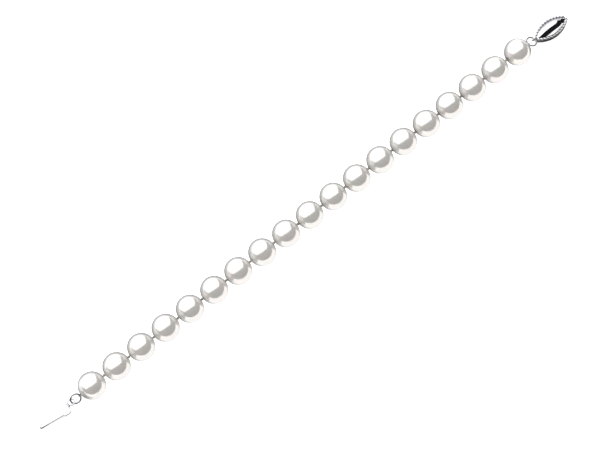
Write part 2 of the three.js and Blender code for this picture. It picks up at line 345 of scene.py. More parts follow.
pearl = {
    "count": 19,
    "radius": 3.83,
    "drillRadius": 0.5,
    "lip": 0.07,  # rounding of the drill hole's edge
    "endTilts": (math.radians(8), math.radians(-3)),  # how far the last two at each end nod to the clasp
    "lump": 0.005,  # how far below a true sphere the skin dips, as a share of the radius
    "lumpFade": 0.3,  # radians from the lips to where the skin dips in full
    "waves": 5,  # how many waves add up to the dips
    "waveSpread": 2.2,  # and how tightly they turn
    "rubbedAndShaded": 0.16,  # width of the darker rim round the hole, rubbed wear with painted shade
    "around": 96,
    "along": 60,
}
pearlNames = [f"pearl_{number:02d}" for number in range(1, pearl["count"] + 1)]
pearlCentres = np.array([middleOf(name) for name in pearlNames])


def tiltOf(index):
    fromEnd = min(index, pearl["count"] - 1 - index)
    tilt = pearl["endTilts"][fromEnd] if fromEnd < len(pearl["endTilts"]) else 0.0
    return math.copysign(tilt, tilt * (index - (pearl["count"] - 1) / 2)) if tilt else 0.0


def forwardOf(index):
    # the way the drill hole points, towards +X
    tilt = tiltOf(index)
    return np.array([math.cos(tilt), 0, -math.sin(tilt)])


def pearlSurface(waves, phases):
    # a closed profile (x, r) turned round the x axis: the sphere x = -R cos t, r = R sin t between the
    # hole's two lips, a quarter round of the lip's size at each end, and the drill hole back through the
    # middle. The skin dips by lump * (1 + mean of cos(k . direction + phase)) / 2 of the radius, less near
    # the lips, so it never leaves the sphere
    radius, lip, drill = pearl["radius"], pearl["lip"], pearl["drillRadius"]
    start = math.asin((drill + lip) / radius)
    t = np.linspace(start, np.pi - start, pearl["along"])
    edge = math.sqrt(radius**2 - (drill + lip) ** 2)
    quarter = np.linspace(0, np.pi / 2, 5)[1:]
    lipX, lipR = edge - lip + lip * np.cos(quarter), drill + lip - lip * np.sin(quarter)
    bore = np.linspace(edge - lip, lip - edge, 8)[1:-1]
    x = np.concatenate([-radius * np.cos(t), lipX, bore, -lipX[::-1]])
    r = np.concatenate([radius * np.sin(t), lipR, np.full(len(bore), drill), lipR[::-1]])
    a = np.linspace(0, 2 * np.pi, pearl["around"], endpoint=False)
    grid = np.stack(np.broadcast_arrays(x[:, None], r[:, None] * np.cos(a), r[:, None] * np.sin(a)), -1)
    swell = np.cos(unit(grid) @ waves.T + phases).mean(-1)
    skin = np.zeros(len(x))
    skin[: pearl["along"]] = np.minimum(1, np.minimum(t - start, np.pi - start - t) / pearl["lumpFade"])
    grid = grid * (1 - pearl["lump"] * (skin[:, None] * (1 + swell) / 2))[..., None]
    rubbedAndShaded = np.clip(1 - (r - drill) / pearl["rubbedAndShaded"], 0, 1) ** 1.5
    return patch(grid, closedRows=True, closedColumns=True, recess=rubbedAndShaded[:, None])


def makePearls():
    random = np.random.default_rng(seed)
    for index, name in enumerate(pearlNames):
        waves = random.normal(0, pearl["waveSpread"], (pearl["waves"], 3))
        phases = random.uniform(0, 2 * np.pi, pearl["waves"])
        spin = Matrix.Rotation(random.uniform(0, 2 * np.pi), 4, "X")
        turn = Matrix.Rotation(tiltOf(index), 4, "Y") @ spin
        skin = placed(pearlSurface(waves, phases), turn, pearlCentres[index])
        makePiece(f"drilled_{name}", [skin], nacreMaterial, [name])


makePearls()
print("pearls made")

# Jump rings

ring = {
    "radius": 1.43,
    "wire": 0.23,
    "pearlGap": 0.05,
    "around": 28,
    "steps": 120,
    "seamAt": math.radians(140),  # where the soldered joint is, round from the outer side
    "seamHeight": 0.05,  # how far the solder swells the wire, as a share of its radius
    "seamWidth": math.radians(7),
    "dull": 0.45,  # how far the wire is from a fresh polish
    "stainAt": 1.4,  # the stain beside the joint, in seam widths from it
    "stainSpread": 0.2,
}
# pitch dips the ring's outer side, yaw swings it aside and roll turns it about its own long line
ringPoses = {
    "hook_ring": {"side": -1, "pitch": math.radians(10), "yaw": math.radians(4), "roll": math.radians(46)},
    "box_ring": {"side": 1, "pitch": math.radians(20), "yaw": math.radians(6), "roll": 0.0},
}


def ringTurn(name):
    pose = ringPoses[name]
    yaw = Matrix.Rotation(pose["side"] * pose["yaw"], 4, "Z")
    pitch = Matrix.Rotation(pose["side"] * pose["pitch"], 4, "Y")
    return yaw @ pitch @ Matrix.Rotation(pose["roll"], 4, "X")


def outerPoint(name):
    # the middle of the wire on the side away from the pearls, where the clasp's hole hangs
    return middleOf(name) + ringTurn(name) @ Vector((ringPoses[name]["side"] * ring["radius"], 0, 0))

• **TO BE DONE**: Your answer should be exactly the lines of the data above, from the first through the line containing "pearlCentres = np.array([middleOf(name)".

• **WRITTEN RESPONSE**:
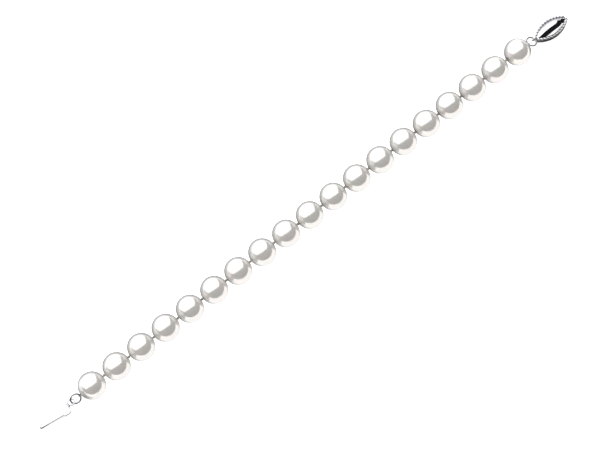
Write part 2 of the three.js and Blender code for this picture. It picks up at line 345 of scene.py. More parts follow.
pearl = {
    "count": 19,
    "radius": 3.83,
    "drillRadius": 0.5,
    "lip": 0.07,  # rounding of the drill hole's edge
    "endTilts": (math.radians(8), math.radians(-3)),  # how far the last two at each end nod to the clasp
    "lump": 0.005,  # how far below a true sphere the skin dips, as a share of the radius
    "lumpFade": 0.3,  # radians from the lips to where the skin dips in full
    "waves": 5,  # how many waves add up to the dips
    "waveSpread": 2.2,  # and how tightly they turn
    "rubbedAndShaded": 0.16,  # width of the darker rim round the hole, rubbed wear with painted shade
    "around": 96,
    "along": 60,
}
pearlNames = [f"pearl_{number:02d}" for number in range(1, pearl["count"] + 1)]
pearlCentres = np.array([middleOf(name) for name in pearlNames])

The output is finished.